In all, this remake is a very good film. Directed by Simon Wells, the
great-grandson of H.G. Wells, this movie gives only cursory attention to Well's
ideas of class warfare or the 1960s anti-war themes. This version is completely
devoid of any social messages and its ultimate question, "What if?" is so mystic
and arbitrary as to lack any real relevance.
The weakest part of this movie are
the Morlocks themselves. Visually, they are well done but within the context of
the story, they serve only a minor role. The film does a grand job of setting up
the conflict between the Eloi and the Morlocks, and specifically between
Alexander an their leader, but when it actually arrives, the conflict falls
flat. In some ways, it seems like the Morlocks were there because they had to be
there to complete the remake, not because they were the crucial focus of the
story. Their introduction scene is fairly well done but reminds you of the
introduction of the gorillas in Planet of the Apes. Like the opponents in the
remake of that classic, the Morlocks leap and run about overpowering humans. The
parallels are obvious.
The most disappointing element of
the Morlocks is the leader. These villains aren't on the screen long enough for
any viewer to be shocked or impressed that they have this leader, nor do his
explanations of how the Morlocks came to be three distinct races seem to make
any sense. Equally confusing are statements the leader makes indicating that
Alexander himself is somehow responsible for the conditions he finds. By
inference, you guess that when Alexander was first taken away by the Eloi, the
leader in another form took his time machine and traveled to the past, somehow
causing the damage done to the moon. This mystery is never explained, nor is
there enough information to even know what the mystery really is. You get the
sense that a half hour of the film was simply dropped onto the editing room
floor. There seems to be a whole missing story that is critical to the climax.
Consequently, Alexander's final battle with the leader is meaningless and a bit
hollow.
Despite these flaws, the 2002 The
Time Machine is well worth watching. The Victorian sequences are very charming
as is Alexander's encounters in the library. The ending sequence is heartwarming
and stylish. Overall, the visuals throughout the film are fairly impressive,
especially the time traveling sequences.
Likewise, the time machine itself is
as impressive as the 1960 design. Its whirling glass blades look very Victorian
and the time bubble they create are very cool, although I wondered how a 19th
Century device managed to manufacture so much power and energy.

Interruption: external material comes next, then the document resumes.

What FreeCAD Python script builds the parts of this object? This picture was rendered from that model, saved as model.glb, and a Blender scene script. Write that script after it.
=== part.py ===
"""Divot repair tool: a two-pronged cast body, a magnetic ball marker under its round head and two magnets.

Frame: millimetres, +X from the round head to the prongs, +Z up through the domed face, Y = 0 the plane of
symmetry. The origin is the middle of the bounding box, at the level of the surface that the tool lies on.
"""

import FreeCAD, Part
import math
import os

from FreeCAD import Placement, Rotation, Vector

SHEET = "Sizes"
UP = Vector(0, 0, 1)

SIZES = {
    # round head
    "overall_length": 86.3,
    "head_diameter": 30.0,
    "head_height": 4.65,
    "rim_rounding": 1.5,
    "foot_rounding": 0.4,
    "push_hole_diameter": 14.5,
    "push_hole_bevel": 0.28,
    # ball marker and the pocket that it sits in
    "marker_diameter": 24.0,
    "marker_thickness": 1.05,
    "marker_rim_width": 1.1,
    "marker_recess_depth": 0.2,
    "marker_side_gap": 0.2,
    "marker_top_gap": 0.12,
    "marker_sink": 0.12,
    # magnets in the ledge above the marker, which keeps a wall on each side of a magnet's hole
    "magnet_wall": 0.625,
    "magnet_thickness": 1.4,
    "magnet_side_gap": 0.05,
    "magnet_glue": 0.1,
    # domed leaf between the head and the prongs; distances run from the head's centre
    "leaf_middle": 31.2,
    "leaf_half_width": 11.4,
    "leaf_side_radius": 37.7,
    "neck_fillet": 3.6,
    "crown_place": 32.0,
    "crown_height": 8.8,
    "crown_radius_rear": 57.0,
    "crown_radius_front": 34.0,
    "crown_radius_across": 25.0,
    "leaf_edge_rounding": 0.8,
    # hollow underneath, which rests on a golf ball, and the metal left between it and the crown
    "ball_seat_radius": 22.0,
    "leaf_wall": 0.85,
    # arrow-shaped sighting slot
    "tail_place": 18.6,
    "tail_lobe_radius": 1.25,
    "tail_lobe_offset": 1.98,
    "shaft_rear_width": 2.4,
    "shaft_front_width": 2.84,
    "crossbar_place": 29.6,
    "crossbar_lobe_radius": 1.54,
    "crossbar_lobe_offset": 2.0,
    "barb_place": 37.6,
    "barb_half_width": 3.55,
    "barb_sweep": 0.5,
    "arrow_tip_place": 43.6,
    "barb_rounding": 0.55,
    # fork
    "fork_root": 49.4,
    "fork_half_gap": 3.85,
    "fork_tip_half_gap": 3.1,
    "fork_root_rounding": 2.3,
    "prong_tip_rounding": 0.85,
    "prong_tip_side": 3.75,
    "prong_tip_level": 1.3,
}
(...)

The Eloi's village and tributes to
their lost relatives are both unique and imaginative. They present a sense of
independence from previous convention that is worthy of the classic film the
remake is based upon. The dark lair
of the Morlocks is far less impressive but serves the purpose. Compared to
the other settings of the film, they are marginal.
The devastation of New York City by the moon fragments is far too short.
Most of this key sequence was chopped out of the movie because the studio
executives felt audiences would connect it with the terrorist events of
September 11, 2001.
Probably the greatest disappointment in the movie is the quick loss of Sienna
Guillory. She is absolutely superb as the ill-fated Emma. Orlando Jones also
provides a very strong performance. Likewise, Jeremy Irons is chilling as the
Morlock leader leaving you wondering what his character's story actually is. His
character is almost a direct copy of Michael Morcock's Elric of Melnibonea and
seems totally out of place in the movie.
Despite this hurdle, he plays the role, very, very well.
Equally impressive is the lush music by Klaus Badelt who provides his first full
musical score for this film. The soundtrack isn't as lively as his music for the
2003 "Pirates of the Caribbean", but does give the Eloi a subtle Garden of Eden
quality.
In all, the 2002 remake is well worth watching. Its seems to be an incomplete
story but the parts that are there are very well done. Although it retains all
of the key elements of both the 1895 novel and the 1960 classic film, the remake
tells an entirely new story that is wondrous and visually appealing.